Finley, Hope Channel’s chair from 2005 to 2010 and currently its vice chair, described Thorp as a leader with “faith, commitment, a willingness to sacrifice, and vision.”

“Brad played a significant part in visioning the possibilities of taking NET evangelism internationally,” he said. “Brad has a significant passion for winning the lost to Jesus Christ. I’ve always appreciated his heart for souls for the kingdom of God.”

Finley said Thorp has seized every opportunity to broaden the network internationally.
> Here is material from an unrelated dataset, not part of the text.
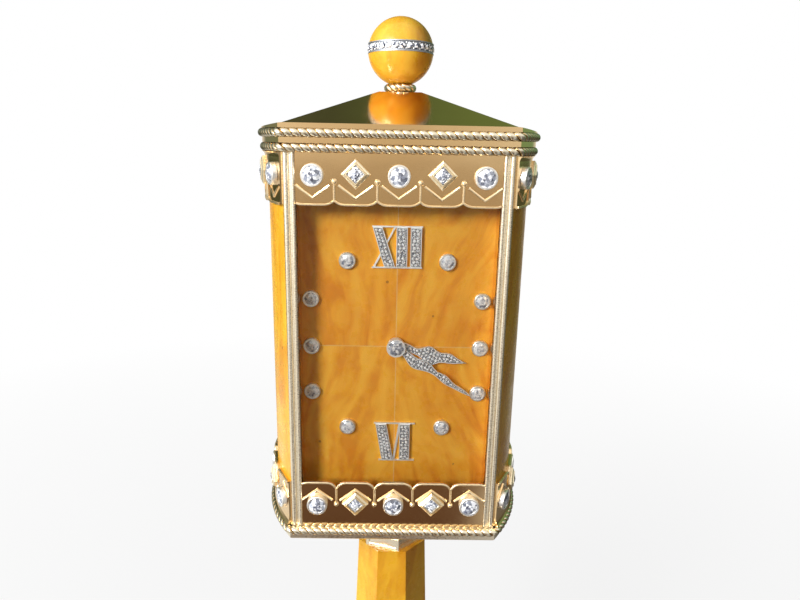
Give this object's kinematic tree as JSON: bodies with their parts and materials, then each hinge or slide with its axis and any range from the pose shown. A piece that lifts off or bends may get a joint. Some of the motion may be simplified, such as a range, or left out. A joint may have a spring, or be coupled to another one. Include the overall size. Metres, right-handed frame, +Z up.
{
  "type": "steeple clock",
  "caption": "Jewelled table clock: glazed gold case with bowed amber sides, pyramid roof and ball finial, on an octagonal amber column and stepped foot.",
  "frame": {"origin": "centre of the foot's underside, on the table", "axes": "+Z up along the column, -Y towards the viewer of the dial, +X to the viewer's right"},
  "size_m": [0.092, 0.092, 0.3137],
  "materials": {
    "gold": "polished yellow gold",
    "amber": "polished opaque honey amber",
    "dial_amber": "polished amber with soft swirls",
    "stones": "brilliant-cut clear stones",
    "pave": "white metal set with small stones",
    "glass": "clear polished",
    "steel": "brushed",
    "wheel_brass": "cut brass",
    "moulded": "fine moulded texture",
    "cell": "plain wrapped cell",
    "felt": "felt"
  },
  "bodies": {
    "clock_case": {"foot_pad": "felt", "foot_plate": "gold", "foot_plinth": "amber", "column_base": "gold", "column": "amber", "column_collar": "gold", "tie_rod": "steel", "tie_rod_nuts": "steel", "case_floor": "gold", "bottom_rope": "gold", "post_front_left": "gold", "post_front_right": "gold", "post_rear_left": "gold", "post_rear_right": "gold", "cornice": "gold", "lower_rope": "gold", "upper_rope": "gold", "roof": "gold", "finial_rope": "gold", "finial_ball_lower": "amber", "finial_ball_band": "pave", "finial_ball_upper": "amber", "finial_stud": "steel", "side_panel_left": "amber", "side_panel_right": "amber", "front_band_top": "gold", "front_band_bottom": "gold", "side_band_top_left": "gold", "side_band_top_right": "gold", "side_band_bottom_left": "gold", "side_band_bottom_right": "gold", "round_collets": "gold", "round_stones": "stones", "square_collets": "gold", "square_stones": "stones", "front_glass": "glass", "dial_frame": "gold", "dial_upper_left": "dial_amber", "dial_upper_right": "dial_amber", "dial_lower_left": "dial_amber", "dial_lower_right": "dial_amber", "dial_plate": "gold", "numeral_twelve": "pave", "numeral_six": "pave", "marker_collets": "gold", "marker_stones": "stones", "movement_case": "moulded", "movement_cover": "moulded", "battery": "cell", "battery_contacts": "steel", "hinge_pins": "steel"},
    "minute_hand_arbor": {"minute_arbor": "steel", "minute_hand": "pave", "hub_stone": "stones"},
    "setting_wheel": {"minute_wheel": "wheel_brass", "setting_knob": "moulded"},
    "hour_hand_wheel": {"hour_wheel": "wheel_brass", "hour_hand": "pave"},
    "door": {"rear_door": "gold", "door_knob": "gold"}
  },
  "joints": [
    {"name": "minute_hand_turn", "type": "hinge", "parent": "clock_case", "child": "minute_hand_arbor", "pos_m": [0, -0.02, 0.2206], "axis": [0, 1, 0], "continuous": true},
    {"name": "hour_hand_turn", "type": "hinge", "parent": "clock_case", "child": "hour_hand_wheel", "pos_m": [0, -0.02, 0.2206], "axis": [0, 1, 0], "continuous": true},
    {"name": "setting_knob_turn", "type": "hinge", "parent": "clock_case", "child": "setting_wheel", "pos_m": [0, -0.01, 0.2302], "axis": [0, 1, 0], "continuous": true},
    {"name": "rear_door_swing", "type": "hinge", "parent": "clock_case", "child": "door", "pos_m": [-0.0279, 0.02875, 0.22], "axis": [0, 0, 1], "range_deg": [0, 110]}
  ],
  "couplings": [
    {"joint": "hour_hand_turn", "follows": "minute_hand_turn", "ratio": 0.083333},
    {"joint": "setting_knob_turn", "follows": "minute_hand_turn", "ratio": -0.33333}
  ]
}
He recalled that Brad and Kandus Thorp repeatedly told him that Hope Channel needed to have a presence in India if the Adventist message was to reach the country’s population of 1.2 billion.

“I wondered how it might be possible to have Hope Channel in the many languages of India,” said Finley, who spoke with the Thorps about India while conducting evangelistic meetings in the city of Chennai from 2000 to 2012. “But today it’s a reality largely due to Brad and Kandus’ commitment.”

Hope Channel India began broadcasting from Chennai in 2011.

What lies ahead for Hope Channel will rest in part in the hands of its next president. But Thorp said he was grateful for being given the opportunity to expand the church’s evangelism efforts beyond programming in churches to home viewing.

“The full-time broadcasts jump past gatekeepers so viewers can directly learn and understand our message and lifestyle,” he said. “Over time, viewers come to have confidence in our message and often respond by being baptized.”